[START OF The records]

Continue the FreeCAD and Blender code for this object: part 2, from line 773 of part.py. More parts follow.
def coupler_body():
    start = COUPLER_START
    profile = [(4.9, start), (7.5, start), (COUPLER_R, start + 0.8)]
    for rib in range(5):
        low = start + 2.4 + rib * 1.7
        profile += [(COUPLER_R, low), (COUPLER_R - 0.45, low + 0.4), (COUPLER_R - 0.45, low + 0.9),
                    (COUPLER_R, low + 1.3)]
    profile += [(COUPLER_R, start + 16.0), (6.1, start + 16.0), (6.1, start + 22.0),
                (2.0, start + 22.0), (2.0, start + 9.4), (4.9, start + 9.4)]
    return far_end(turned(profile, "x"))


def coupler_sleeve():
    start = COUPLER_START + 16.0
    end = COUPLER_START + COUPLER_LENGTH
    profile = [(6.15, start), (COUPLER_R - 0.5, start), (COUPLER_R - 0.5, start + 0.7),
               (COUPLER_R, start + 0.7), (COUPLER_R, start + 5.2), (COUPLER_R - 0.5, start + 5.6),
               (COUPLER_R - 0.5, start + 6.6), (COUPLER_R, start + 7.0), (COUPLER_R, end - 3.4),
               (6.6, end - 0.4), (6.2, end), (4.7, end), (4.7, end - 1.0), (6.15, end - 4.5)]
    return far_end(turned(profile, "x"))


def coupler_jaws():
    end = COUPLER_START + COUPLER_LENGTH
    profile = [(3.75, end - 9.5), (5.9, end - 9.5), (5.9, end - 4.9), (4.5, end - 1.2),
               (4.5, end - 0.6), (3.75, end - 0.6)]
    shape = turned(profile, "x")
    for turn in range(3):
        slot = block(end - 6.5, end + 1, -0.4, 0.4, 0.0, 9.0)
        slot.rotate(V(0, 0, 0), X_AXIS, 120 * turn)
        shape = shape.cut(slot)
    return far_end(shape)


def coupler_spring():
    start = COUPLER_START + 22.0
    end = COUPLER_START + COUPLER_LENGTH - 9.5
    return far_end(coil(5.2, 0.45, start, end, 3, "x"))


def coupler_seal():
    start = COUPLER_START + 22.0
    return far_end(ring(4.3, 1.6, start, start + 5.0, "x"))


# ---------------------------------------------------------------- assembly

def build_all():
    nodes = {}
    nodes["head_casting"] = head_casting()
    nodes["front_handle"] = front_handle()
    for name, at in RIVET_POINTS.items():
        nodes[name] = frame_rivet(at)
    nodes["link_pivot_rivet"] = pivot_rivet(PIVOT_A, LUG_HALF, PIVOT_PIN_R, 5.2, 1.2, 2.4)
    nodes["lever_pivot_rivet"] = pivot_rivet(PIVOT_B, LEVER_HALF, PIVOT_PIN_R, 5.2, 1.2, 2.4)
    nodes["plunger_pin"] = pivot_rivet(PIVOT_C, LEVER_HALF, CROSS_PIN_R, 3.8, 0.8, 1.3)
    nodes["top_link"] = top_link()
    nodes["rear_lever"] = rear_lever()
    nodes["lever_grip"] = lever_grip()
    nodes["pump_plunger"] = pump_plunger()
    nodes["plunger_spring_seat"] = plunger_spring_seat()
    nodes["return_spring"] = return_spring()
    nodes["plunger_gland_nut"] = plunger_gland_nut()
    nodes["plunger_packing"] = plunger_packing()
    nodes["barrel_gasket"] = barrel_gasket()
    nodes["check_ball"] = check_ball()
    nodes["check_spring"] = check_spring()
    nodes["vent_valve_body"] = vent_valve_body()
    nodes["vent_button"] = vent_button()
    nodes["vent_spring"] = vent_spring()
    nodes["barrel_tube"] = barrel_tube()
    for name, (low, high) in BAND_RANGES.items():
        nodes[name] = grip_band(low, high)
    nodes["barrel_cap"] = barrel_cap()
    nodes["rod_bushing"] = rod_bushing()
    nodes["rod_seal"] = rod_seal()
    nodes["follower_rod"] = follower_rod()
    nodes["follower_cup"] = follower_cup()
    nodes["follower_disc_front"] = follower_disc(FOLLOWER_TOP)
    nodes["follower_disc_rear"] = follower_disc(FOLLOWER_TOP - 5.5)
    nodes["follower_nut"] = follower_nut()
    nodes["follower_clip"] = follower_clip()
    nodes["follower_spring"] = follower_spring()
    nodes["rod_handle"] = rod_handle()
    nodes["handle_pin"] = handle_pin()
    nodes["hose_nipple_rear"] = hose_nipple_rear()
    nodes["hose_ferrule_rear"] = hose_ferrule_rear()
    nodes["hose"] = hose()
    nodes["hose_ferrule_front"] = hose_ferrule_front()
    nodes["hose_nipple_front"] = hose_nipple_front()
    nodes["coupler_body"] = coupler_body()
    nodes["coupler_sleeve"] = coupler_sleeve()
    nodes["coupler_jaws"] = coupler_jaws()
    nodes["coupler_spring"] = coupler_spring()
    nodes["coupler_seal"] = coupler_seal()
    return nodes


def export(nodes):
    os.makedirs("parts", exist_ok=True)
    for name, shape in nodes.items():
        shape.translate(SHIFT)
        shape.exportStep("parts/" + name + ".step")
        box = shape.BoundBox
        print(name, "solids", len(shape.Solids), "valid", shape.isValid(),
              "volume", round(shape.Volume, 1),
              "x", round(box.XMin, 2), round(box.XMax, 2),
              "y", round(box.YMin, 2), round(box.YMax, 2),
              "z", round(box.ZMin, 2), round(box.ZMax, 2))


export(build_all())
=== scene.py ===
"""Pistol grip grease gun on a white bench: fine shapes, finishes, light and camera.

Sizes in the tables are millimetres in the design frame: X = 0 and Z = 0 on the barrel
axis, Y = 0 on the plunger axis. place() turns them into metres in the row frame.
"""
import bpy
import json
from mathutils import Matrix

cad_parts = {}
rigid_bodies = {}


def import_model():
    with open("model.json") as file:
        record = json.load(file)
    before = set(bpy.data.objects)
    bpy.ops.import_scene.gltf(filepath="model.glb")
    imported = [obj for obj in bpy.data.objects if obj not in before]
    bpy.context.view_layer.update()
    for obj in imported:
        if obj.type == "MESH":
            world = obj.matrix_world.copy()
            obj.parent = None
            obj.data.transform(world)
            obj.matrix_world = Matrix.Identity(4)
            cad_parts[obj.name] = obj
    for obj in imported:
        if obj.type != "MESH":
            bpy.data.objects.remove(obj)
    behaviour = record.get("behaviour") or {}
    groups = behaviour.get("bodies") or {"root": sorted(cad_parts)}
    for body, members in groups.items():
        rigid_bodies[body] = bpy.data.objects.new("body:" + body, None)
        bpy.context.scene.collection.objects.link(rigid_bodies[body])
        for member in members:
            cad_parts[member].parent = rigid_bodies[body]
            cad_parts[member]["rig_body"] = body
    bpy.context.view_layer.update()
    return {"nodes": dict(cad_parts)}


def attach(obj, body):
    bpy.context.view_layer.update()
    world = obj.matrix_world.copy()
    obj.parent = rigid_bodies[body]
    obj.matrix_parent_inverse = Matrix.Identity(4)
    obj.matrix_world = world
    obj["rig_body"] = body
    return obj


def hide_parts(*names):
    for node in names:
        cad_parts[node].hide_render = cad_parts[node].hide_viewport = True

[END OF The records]
[START OF The records]

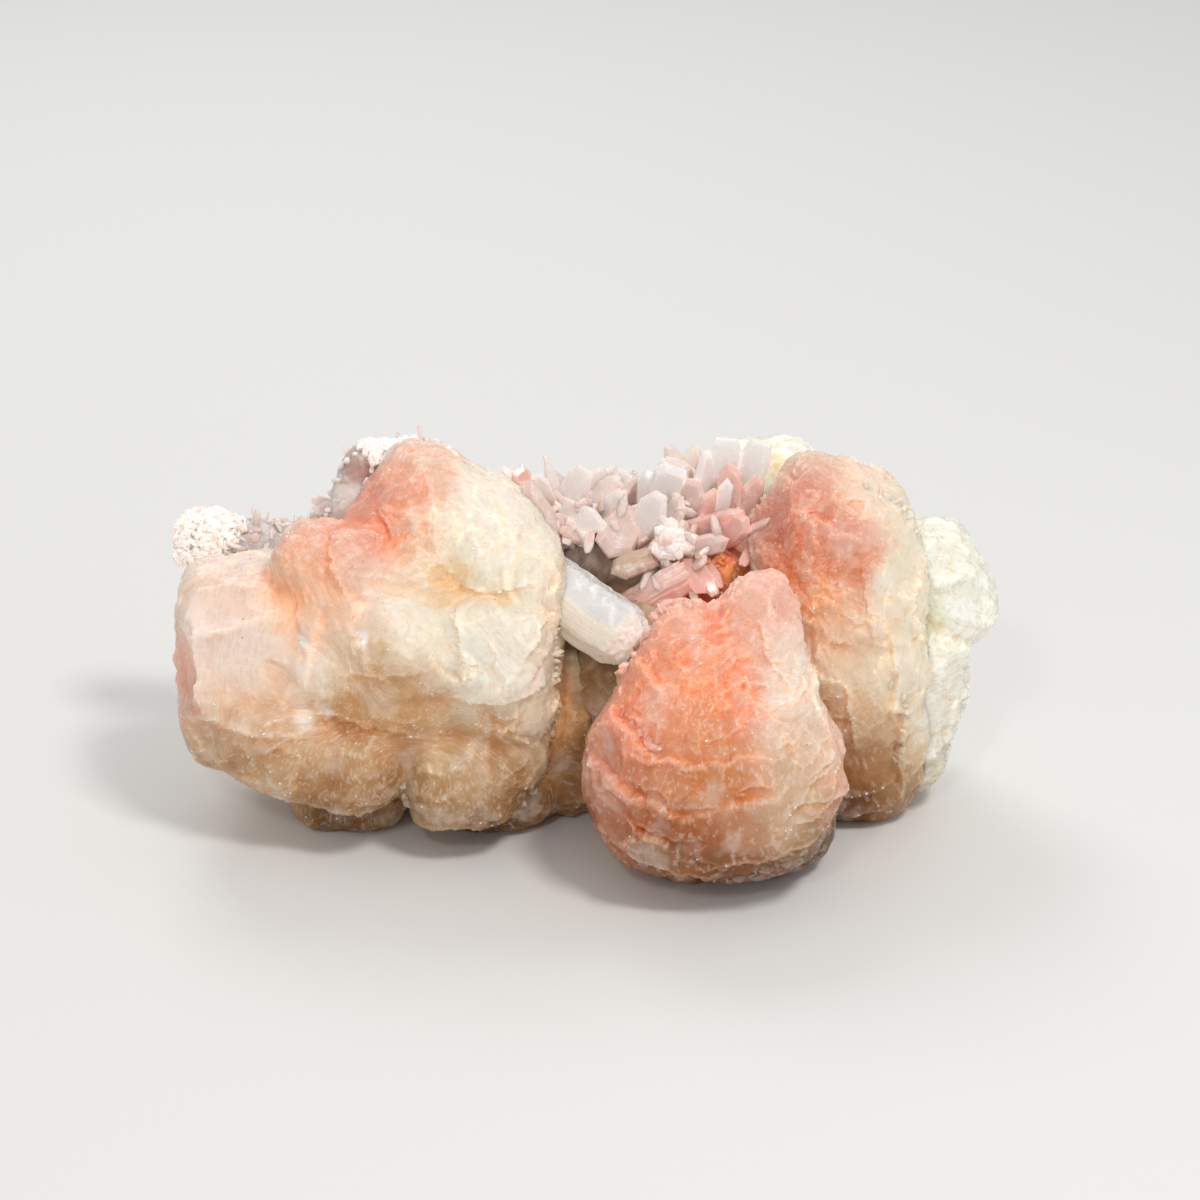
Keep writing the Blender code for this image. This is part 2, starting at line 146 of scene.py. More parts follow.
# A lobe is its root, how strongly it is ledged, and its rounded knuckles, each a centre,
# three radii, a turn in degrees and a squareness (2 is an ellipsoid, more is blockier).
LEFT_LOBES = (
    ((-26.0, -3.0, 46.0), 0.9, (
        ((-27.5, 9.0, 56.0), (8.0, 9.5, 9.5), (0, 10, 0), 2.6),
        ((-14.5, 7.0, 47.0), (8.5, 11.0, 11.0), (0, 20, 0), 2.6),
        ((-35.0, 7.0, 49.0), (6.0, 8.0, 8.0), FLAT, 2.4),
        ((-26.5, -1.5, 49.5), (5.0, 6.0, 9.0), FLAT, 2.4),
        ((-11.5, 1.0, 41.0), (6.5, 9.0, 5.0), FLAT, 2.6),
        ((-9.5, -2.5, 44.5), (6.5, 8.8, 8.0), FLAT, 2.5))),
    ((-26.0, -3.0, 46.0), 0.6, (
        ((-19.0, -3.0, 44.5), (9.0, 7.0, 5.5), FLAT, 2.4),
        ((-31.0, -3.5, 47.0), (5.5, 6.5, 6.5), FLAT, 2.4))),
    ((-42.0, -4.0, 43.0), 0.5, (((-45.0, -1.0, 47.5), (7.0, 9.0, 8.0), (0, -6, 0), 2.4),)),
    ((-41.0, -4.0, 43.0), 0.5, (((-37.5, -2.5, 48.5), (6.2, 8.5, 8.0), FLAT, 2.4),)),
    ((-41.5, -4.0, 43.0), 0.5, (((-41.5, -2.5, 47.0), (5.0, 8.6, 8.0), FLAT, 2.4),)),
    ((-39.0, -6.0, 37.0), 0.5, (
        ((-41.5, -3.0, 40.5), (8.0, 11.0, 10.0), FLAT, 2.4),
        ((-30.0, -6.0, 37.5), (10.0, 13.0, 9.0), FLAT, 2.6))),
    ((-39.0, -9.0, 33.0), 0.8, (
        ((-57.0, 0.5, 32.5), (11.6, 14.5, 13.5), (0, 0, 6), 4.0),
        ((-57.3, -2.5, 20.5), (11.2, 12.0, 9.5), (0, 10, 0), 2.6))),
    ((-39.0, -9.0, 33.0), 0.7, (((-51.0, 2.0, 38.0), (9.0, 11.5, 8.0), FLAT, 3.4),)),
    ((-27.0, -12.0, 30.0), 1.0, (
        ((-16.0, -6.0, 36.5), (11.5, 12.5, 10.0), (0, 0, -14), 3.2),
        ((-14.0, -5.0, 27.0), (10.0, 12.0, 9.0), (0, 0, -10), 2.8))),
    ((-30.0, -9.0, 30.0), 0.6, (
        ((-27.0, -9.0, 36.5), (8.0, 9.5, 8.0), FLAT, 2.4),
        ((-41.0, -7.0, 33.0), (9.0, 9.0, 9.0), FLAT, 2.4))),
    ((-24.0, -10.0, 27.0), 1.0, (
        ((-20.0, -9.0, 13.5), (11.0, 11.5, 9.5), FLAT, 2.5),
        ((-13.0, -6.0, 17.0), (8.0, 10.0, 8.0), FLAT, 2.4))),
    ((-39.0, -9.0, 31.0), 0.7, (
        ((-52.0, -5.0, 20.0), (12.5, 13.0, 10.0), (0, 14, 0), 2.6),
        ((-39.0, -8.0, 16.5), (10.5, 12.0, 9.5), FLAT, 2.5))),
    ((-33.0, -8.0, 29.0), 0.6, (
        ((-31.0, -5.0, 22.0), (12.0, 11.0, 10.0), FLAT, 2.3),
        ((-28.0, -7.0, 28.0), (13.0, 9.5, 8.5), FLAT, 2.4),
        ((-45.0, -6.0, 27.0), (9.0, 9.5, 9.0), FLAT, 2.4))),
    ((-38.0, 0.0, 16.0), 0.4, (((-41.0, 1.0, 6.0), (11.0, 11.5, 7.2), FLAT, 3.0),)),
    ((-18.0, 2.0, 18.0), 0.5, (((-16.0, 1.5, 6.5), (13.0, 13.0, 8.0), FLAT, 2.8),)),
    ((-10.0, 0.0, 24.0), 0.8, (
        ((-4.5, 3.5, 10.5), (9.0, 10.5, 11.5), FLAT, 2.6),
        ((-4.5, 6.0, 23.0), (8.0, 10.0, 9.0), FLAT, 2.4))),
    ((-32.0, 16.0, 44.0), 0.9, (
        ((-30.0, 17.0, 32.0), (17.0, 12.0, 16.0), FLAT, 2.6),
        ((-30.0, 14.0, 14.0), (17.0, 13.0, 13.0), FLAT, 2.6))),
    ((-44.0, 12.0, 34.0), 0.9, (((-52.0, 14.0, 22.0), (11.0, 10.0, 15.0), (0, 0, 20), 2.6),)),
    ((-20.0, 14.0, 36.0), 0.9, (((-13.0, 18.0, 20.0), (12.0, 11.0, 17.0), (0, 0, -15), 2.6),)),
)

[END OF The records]
[START OF The records]

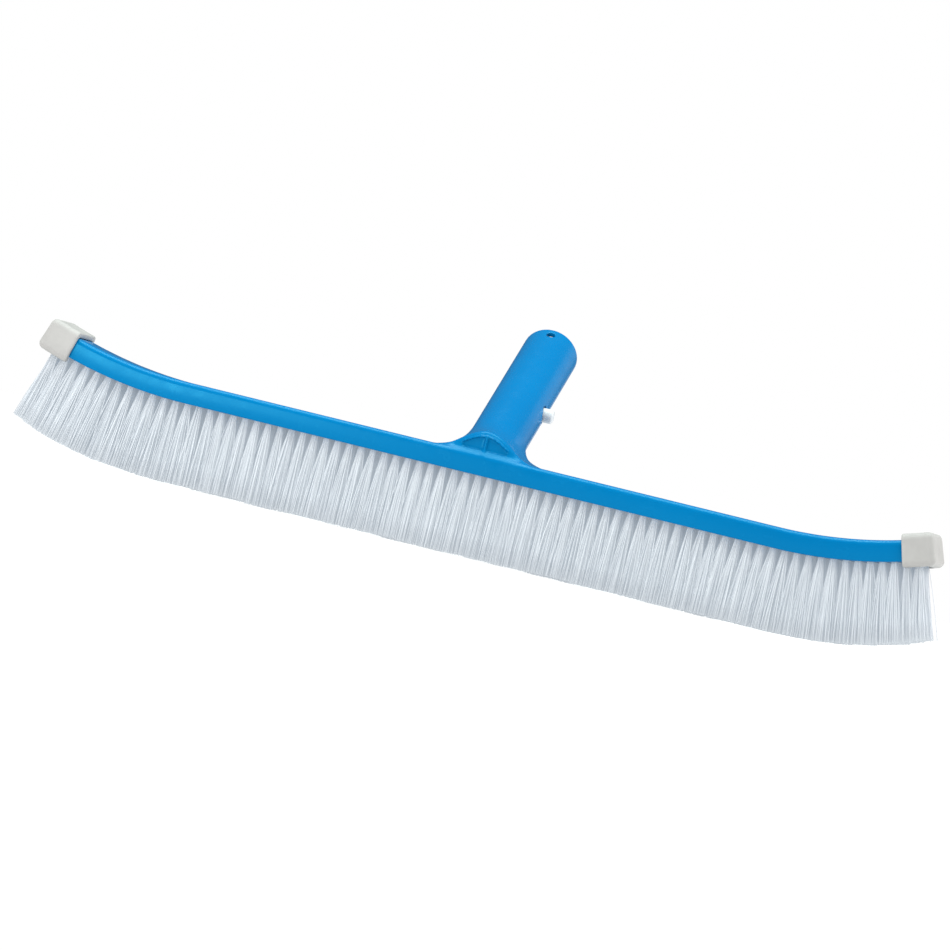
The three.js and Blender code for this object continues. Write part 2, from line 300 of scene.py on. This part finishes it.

[END OF The records]

**Instructions for the task**
Repeat word for word the stretch of lines from the one with "box = shape.BoundBox" down to the one with "bpy.context.scene.collection.objects.link(rigid_bodies[body])", both included.

**Output**
        box = shape.BoundBox
        print(name, "solids", len(shape.Solids), "valid", shape.isValid(),
              "volume", round(shape.Volume, 1),
              "x", round(box.XMin, 2), round(box.XMax, 2),
              "y", round(box.YMin, 2), round(box.YMax, 2),
              "z", round(box.ZMin, 2), round(box.ZMax, 2))


export(build_all())
=== scene.py ===
"""Pistol grip grease gun on a white bench: fine shapes, finishes, light and camera.

Sizes in the tables are millimetres in the design frame: X = 0 and Z = 0 on the barrel
axis, Y = 0 on the plunger axis. place() turns them into metres in the row frame.
"""
import bpy
import json
from mathutils import Matrix

cad_parts = {}
rigid_bodies = {}


def import_model():
    with open("model.json") as file:
        record = json.load(file)
    before = set(bpy.data.objects)
    bpy.ops.import_scene.gltf(filepath="model.glb")
    imported = [obj for obj in bpy.data.objects if obj not in before]
    bpy.context.view_layer.update()
    for obj in imported:
        if obj.type == "MESH":
            world = obj.matrix_world.copy()
            obj.parent = None
            obj.data.transform(world)
            obj.matrix_world = Matrix.Identity(4)
            cad_parts[obj.name] = obj
    for obj in imported:
        if obj.type != "MESH":
            bpy.data.objects.remove(obj)
    behaviour = record.get("behaviour") or {}
    groups = behaviour.get("bodies") or {"root": sorted(cad_parts)}
    for body, members in groups.items():
        rigid_bodies[body] = bpy.data.objects.new("body:" + body, None)
        bpy.context.scene.collection.objects.link(rigid_bodies[body])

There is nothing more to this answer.